Lately I’ve been thinking a lot about my mindset two years ago when I was still losing weight pretty steadily. There were times I would get frustrated and want to try a fad diet or something, but then I would ask myself: “If you never lost another pound, would you still be doing what you were doing?”The answer was always YES. I’m cooking for myself (hello self love!), I’m exercising in enjoyable ways that I look forward to, I’m not letting my weight/body image get in the way of trying new things or enjoying life, I’m putting myself out there to new experiences, people, situations, etc. When I think of what I wanted to accomplish from losing weight, it’s those things, and I’m doing them, so why does the scale matter?! It doesn’t.

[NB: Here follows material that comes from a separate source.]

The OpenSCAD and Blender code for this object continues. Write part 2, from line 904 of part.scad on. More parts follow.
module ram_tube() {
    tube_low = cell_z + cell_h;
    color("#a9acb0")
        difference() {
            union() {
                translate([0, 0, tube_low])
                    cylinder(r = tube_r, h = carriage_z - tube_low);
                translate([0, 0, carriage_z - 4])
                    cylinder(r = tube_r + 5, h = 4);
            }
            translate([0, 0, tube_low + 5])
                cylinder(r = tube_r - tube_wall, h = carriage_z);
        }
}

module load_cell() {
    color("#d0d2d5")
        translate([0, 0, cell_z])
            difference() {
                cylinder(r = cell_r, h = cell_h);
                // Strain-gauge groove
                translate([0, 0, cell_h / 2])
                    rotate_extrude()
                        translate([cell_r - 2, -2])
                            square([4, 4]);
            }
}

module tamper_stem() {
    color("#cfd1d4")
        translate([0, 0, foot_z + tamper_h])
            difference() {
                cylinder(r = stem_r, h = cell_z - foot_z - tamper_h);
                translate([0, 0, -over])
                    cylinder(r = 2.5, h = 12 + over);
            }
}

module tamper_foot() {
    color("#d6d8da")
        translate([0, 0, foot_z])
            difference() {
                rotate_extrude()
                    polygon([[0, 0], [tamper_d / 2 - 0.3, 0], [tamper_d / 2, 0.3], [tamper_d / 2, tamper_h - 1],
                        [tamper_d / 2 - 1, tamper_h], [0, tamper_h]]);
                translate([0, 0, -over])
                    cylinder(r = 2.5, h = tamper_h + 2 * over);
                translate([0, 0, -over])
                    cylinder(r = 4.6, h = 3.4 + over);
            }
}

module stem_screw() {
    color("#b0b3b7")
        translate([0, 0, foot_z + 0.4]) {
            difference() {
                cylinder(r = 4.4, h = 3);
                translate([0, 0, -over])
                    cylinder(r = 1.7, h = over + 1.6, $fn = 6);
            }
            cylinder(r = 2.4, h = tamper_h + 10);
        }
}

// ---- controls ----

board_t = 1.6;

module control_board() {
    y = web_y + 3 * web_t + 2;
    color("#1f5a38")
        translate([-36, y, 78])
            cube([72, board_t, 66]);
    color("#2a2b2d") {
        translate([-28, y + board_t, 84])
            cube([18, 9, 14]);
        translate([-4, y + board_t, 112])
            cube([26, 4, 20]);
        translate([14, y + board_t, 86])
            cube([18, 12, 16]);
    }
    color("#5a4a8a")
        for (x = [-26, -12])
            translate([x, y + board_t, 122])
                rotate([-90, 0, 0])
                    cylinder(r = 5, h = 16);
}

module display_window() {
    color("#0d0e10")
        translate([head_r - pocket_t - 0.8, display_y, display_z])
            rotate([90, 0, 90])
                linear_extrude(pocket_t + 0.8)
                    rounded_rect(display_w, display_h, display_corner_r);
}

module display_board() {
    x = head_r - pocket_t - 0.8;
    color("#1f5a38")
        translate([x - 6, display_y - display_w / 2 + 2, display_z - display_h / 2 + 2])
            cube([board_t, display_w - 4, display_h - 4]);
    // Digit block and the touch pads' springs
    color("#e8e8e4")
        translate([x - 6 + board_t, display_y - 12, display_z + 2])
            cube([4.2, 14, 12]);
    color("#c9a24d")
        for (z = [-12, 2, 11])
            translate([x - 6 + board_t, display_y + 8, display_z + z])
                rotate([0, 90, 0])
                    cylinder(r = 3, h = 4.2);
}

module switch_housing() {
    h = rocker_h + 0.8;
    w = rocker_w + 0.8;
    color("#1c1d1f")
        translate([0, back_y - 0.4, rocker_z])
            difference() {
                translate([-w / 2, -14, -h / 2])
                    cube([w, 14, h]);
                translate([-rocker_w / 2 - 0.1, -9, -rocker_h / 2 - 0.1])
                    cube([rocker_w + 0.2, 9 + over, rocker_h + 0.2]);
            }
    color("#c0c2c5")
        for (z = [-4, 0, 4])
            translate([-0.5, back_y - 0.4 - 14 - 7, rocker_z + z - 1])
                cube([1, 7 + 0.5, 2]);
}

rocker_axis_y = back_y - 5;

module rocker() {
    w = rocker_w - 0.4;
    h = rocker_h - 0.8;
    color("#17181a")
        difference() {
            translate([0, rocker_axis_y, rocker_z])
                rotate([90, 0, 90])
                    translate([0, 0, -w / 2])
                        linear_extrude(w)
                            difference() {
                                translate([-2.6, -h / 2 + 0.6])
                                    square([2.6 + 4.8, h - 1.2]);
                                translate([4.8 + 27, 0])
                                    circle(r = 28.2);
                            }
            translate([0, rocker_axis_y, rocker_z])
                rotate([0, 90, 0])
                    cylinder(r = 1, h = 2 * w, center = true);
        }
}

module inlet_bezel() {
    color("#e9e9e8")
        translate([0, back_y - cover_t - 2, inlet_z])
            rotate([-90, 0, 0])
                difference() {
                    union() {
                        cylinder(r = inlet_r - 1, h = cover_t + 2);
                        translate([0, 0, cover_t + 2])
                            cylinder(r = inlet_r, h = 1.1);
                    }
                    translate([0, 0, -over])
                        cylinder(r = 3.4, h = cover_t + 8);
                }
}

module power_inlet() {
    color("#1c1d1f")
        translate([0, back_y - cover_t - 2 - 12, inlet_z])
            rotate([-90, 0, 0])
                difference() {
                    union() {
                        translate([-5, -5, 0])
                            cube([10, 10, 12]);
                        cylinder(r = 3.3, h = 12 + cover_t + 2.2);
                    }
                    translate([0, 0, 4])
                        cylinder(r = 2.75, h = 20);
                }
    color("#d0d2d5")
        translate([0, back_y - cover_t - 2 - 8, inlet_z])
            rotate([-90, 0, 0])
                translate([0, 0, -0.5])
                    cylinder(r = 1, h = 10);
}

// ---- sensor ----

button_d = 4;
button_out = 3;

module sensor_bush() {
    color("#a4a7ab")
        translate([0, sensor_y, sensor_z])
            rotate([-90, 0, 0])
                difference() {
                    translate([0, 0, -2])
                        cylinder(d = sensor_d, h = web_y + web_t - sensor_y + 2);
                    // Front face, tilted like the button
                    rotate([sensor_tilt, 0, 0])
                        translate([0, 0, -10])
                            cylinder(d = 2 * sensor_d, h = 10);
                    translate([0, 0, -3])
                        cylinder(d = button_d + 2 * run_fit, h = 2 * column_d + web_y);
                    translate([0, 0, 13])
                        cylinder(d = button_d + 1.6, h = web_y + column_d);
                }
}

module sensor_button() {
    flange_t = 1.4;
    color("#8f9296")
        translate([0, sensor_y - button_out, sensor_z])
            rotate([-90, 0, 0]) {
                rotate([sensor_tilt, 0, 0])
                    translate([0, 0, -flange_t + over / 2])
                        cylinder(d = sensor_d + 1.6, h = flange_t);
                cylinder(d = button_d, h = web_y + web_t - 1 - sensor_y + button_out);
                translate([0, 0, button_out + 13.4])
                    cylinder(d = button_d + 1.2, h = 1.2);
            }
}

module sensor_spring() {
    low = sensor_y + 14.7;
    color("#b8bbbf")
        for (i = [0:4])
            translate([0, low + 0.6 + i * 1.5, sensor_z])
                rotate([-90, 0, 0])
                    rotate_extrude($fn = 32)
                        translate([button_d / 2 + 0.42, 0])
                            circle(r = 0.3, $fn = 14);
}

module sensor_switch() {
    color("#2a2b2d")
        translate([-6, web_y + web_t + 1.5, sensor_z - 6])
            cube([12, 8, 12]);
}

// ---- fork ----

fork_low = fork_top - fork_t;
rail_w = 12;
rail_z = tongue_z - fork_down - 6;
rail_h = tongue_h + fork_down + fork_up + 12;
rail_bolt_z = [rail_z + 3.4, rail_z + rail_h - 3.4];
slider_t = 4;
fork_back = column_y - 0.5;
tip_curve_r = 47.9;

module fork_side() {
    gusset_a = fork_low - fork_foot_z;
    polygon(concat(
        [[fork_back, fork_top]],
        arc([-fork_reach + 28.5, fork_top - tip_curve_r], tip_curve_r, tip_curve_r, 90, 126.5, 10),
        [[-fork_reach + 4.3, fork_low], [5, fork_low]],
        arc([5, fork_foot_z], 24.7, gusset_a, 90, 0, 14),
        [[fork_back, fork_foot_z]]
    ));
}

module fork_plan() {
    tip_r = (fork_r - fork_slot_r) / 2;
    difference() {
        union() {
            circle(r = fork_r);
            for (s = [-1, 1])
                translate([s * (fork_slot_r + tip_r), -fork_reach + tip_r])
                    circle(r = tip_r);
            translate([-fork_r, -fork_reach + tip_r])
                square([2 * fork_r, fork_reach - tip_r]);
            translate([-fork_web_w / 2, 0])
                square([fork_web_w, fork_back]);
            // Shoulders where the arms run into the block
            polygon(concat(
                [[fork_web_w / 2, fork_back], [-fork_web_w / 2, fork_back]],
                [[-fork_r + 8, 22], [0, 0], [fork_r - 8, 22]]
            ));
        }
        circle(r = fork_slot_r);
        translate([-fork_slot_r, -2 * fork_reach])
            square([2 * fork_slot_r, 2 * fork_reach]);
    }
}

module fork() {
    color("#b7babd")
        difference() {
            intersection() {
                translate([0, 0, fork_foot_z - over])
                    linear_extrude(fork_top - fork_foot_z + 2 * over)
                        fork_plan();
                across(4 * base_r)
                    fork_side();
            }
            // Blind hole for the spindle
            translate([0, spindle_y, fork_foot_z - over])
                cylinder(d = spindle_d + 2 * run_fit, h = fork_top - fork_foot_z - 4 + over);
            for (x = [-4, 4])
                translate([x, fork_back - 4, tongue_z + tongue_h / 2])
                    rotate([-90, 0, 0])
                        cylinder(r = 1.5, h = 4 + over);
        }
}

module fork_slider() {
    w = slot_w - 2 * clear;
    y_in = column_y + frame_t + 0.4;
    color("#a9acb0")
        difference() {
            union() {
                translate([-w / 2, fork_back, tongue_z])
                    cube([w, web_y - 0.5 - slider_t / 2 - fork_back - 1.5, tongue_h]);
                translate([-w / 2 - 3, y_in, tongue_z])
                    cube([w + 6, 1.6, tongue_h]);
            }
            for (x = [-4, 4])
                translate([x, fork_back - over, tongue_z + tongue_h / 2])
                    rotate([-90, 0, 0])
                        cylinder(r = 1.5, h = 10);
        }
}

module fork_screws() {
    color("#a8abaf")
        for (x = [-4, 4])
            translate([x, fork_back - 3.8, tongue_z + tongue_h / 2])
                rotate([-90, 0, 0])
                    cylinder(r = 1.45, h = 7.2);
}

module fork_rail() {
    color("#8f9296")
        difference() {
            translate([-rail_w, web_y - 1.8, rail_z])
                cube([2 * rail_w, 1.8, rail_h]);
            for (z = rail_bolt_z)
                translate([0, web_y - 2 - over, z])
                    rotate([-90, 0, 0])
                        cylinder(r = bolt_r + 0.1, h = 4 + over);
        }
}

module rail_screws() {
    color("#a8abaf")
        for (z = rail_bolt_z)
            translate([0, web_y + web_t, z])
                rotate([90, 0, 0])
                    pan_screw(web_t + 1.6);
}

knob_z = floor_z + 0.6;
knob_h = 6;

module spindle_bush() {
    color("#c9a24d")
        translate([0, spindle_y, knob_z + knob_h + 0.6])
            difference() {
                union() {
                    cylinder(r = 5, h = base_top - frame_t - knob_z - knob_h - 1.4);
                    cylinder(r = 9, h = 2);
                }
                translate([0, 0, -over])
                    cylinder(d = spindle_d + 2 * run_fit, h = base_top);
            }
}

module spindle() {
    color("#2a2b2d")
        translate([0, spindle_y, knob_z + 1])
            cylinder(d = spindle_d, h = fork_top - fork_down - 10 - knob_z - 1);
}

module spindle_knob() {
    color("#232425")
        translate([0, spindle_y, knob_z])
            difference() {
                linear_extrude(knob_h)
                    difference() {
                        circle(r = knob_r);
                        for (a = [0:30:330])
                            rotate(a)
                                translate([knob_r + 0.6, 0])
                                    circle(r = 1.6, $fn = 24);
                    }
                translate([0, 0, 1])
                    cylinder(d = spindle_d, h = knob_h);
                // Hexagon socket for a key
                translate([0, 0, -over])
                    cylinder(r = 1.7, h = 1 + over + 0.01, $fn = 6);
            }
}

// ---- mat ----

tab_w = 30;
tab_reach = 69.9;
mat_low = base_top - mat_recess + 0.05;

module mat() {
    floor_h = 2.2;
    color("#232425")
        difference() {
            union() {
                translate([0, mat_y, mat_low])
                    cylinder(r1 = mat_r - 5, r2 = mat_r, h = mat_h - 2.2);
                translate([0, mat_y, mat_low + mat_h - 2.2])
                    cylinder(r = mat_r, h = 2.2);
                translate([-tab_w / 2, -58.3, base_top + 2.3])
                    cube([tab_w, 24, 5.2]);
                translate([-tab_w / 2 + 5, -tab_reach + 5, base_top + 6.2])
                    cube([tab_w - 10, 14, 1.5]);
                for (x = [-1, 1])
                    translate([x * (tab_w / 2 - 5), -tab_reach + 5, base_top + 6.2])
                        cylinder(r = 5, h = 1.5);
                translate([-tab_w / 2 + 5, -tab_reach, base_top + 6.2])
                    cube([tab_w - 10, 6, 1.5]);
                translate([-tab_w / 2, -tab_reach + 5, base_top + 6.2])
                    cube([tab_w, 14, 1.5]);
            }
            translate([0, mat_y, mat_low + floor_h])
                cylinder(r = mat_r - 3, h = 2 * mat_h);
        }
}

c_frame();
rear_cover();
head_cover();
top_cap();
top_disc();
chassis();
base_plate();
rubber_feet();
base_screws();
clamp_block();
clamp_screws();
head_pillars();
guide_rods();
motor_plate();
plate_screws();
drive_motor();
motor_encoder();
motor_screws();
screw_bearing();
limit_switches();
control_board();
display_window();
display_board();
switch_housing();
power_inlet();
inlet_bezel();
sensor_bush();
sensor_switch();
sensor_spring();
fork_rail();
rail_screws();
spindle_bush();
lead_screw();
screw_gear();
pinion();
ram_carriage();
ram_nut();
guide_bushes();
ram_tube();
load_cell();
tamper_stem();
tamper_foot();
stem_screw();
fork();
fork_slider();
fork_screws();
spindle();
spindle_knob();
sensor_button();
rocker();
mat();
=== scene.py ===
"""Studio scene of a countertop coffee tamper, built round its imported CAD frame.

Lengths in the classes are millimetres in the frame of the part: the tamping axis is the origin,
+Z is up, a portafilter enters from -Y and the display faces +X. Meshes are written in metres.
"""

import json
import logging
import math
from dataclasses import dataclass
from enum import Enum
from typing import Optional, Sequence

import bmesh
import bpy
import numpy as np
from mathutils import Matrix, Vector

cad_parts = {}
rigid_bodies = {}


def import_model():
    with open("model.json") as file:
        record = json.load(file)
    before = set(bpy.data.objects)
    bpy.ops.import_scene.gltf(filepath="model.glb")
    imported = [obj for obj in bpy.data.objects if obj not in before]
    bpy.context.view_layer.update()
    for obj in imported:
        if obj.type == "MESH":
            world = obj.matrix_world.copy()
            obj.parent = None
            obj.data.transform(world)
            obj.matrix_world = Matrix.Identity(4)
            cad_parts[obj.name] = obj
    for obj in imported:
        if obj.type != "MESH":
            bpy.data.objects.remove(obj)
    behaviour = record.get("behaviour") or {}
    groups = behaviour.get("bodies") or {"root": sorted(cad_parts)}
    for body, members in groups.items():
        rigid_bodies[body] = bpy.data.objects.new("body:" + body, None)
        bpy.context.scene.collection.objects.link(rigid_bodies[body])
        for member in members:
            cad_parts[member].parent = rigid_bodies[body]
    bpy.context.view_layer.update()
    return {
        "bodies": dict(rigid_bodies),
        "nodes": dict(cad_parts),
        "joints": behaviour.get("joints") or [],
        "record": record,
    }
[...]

When I was in the thick of my depression/binge eating last summer I remember being so scared that I would just disappear into a numb state of drive-throughs and chocolate and my friend Tracey (eternal soul mate/best friend/lifesaver) reminded me that it was not possible to go back to the same place. Even though I didn’t feel it at the time, I really had changed in a permanent way, and she believed that I would find my way to the other side somehow.

I hear a lot of bloggers talk about their feel-good weight. It’s something that’s supposedly easy to maintain and a place where their clothes fit well, blah blah blah, and I honestly don’t ever know what that will look like for me. But, right now, I feel good, and my weight is what it is, so I’m going to go ahead and declare a feel good weight.

Actively choosing to NOT believe in the fantasy that losing weight will change my life has brought me to where I am now and it’s what I think of as my secret to success.

A few days ago mega-blogger Carla Birnberg posted this quote on Instagram:

“Be stubborn about your goals, and be flexible about your methods.”

It made me think about what my goals are (happiness, movement, love) and also made me realize that since I’m constantly evolving, so should be my approach to these goals. I think I had been stuck in a place of trying to replicate what I first did to get healthy and that’s just not realistic, in the same way that I could never go back to who I was before getting healthy at all, despite feeling like I was for those few months.

Anyway, this is a long, rambling post just to say that I feel good, and right now that matters more to me then my jeans being a little tight. Happy Friday.